The Yale secondary will also need to be at its best, and, with a healthy Rymiszewski set to return to the lineup, it is already a step closer. The Bulldogs’ captain, along with cornerback Malcolm Dixon ’20, can expect to see a lot of action against a team that throws upwards of 37 times per game. Kanoff has proven all season that he can get the ball out of his hands quickly and accurately, which could present problems against a secondary that lives on the edge.

“[Yale’s] a really high-risk, high-reward defense,” Columbia head coach Al Bagnoli said in a postgame press conference following his team’s game against Yale two weeks ago. “They’re going to press you, and they’re going to plan man. If you can make some of those vertical throws, they become one-play drives.”
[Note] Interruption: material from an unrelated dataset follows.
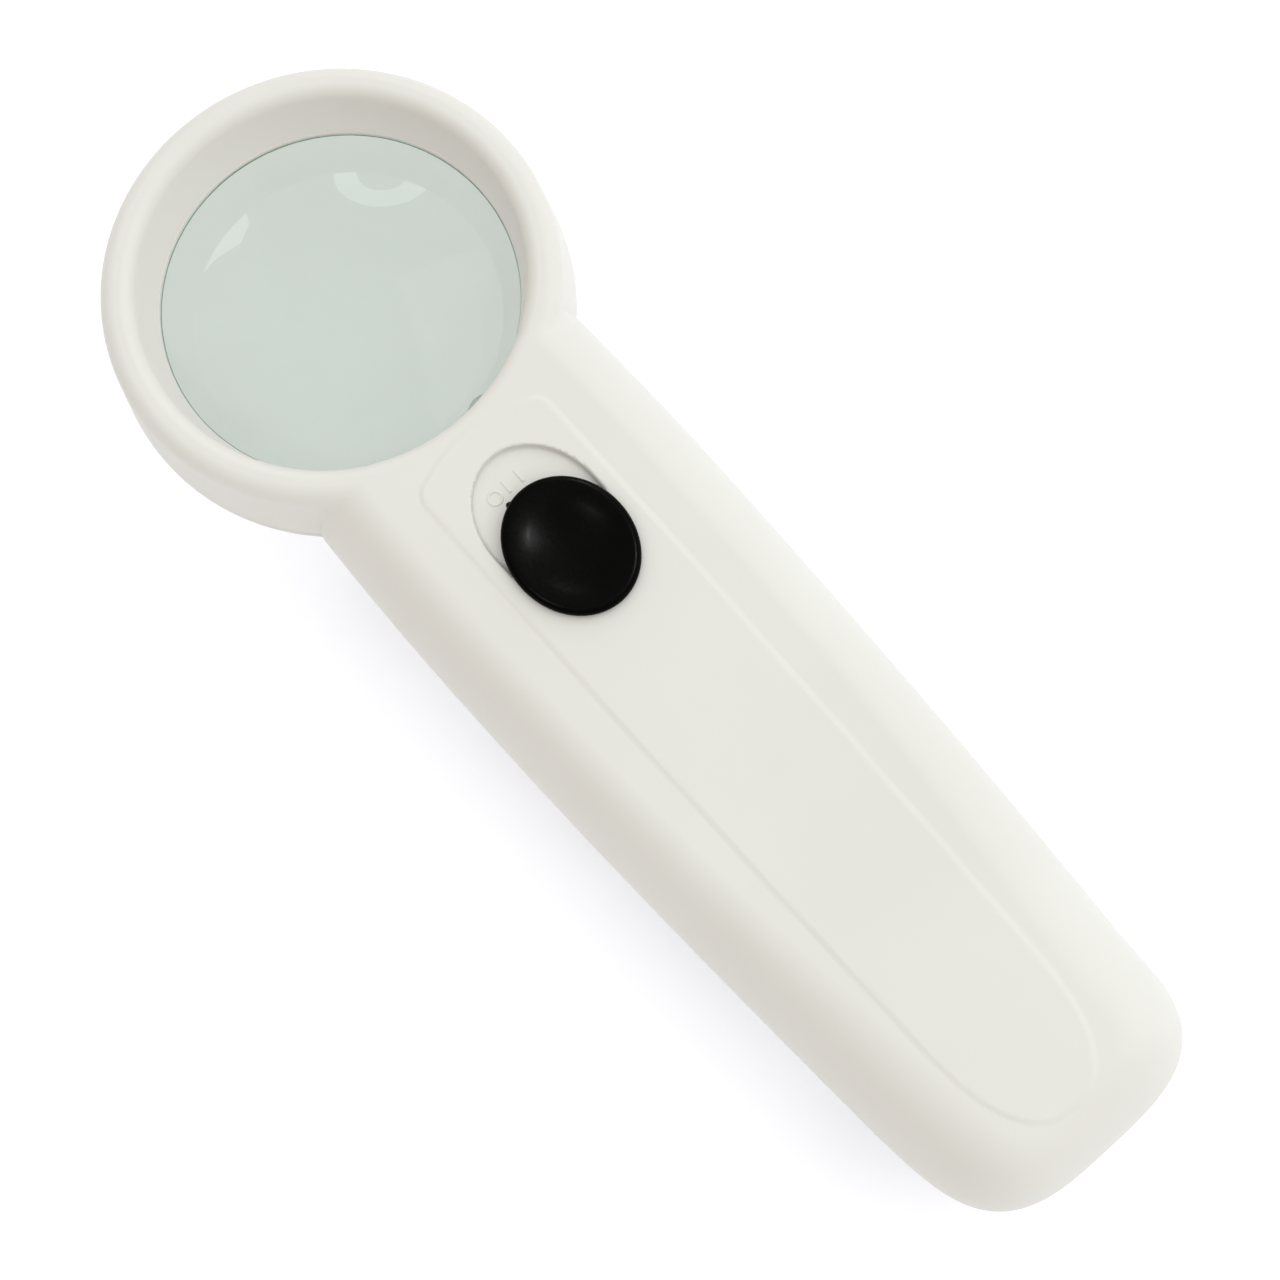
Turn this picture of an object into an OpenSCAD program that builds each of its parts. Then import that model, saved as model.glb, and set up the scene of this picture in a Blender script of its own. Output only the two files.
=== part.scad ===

On the flip side of the ball, Team 145’s offense should have little trouble moving the ball against a middling Princeton defense. With running back Deshawn Salter ’18 sidelined for the second straight week due to injury, Zane Dudek ’21 will shoulder the load against the Tigers. Dudek has enjoyed a fairly light workload all season with an average of 12.4 carries per game, which has kept the rookie fresh. However, Reno expects that “all those carries we banked [are] going to be used on Saturday, every last one.”

Against Brown a week ago, Dudek made the most of his 13 carries, scoring three touchdowns and amassing 165 yards in his first start of the season. He was occasionally spelled by Melvin Rouse II ’21 during the blowout, but will likely see the brunt of the workload if Saturday’s affair proves to be a close one.

“I’ve never seen a running back as elusive as Zane Dudek,” left guard Dieter Eiselen ’20 said. “I remember during camp this year, there was a drill that he had to do with the linebackers. It’s basically just a one-on-one tackling drill, and I don’t think any of the linebackers were able to tackle him at all.”

The Tigers’ pedestrian rush defense struggled in the team’s most recent outings against Cornell and Penn. The Big Red and Quakers, ranked second and fourth in the Ivy League in rushing offense, combined for 480 yards on the ground against Princeton the last two weeks. The top rushers for each team, Cornell’s Jake Jatis and Penn’s Abe Willows, averaged 5.1 and 6.5 yards per carry, respectively.

Apart from running the ball, quarterback Kurt Rawlings ’20 should find success in attacking a Tiger pass defense that allows more than 260 passing yards per game. If Dudek can find some early seams on the ground, the play-action pass and read-option run for Rawlings could prove deadly against Princeton.

Team 145 hopes to be able to slow Princeton’s potent offense, which has not scored fewer than 24 points in a game this season. But if need be, the Bulldog offense should be able to keep up with that of the Tigers. Yale trails Princeton in scoring offense by just 2.6 points per game and, similarly, has scored at least 23 points in each of its eight games this season.

Seven teams remain in contention for the Ivy League title with two games remaining in the season.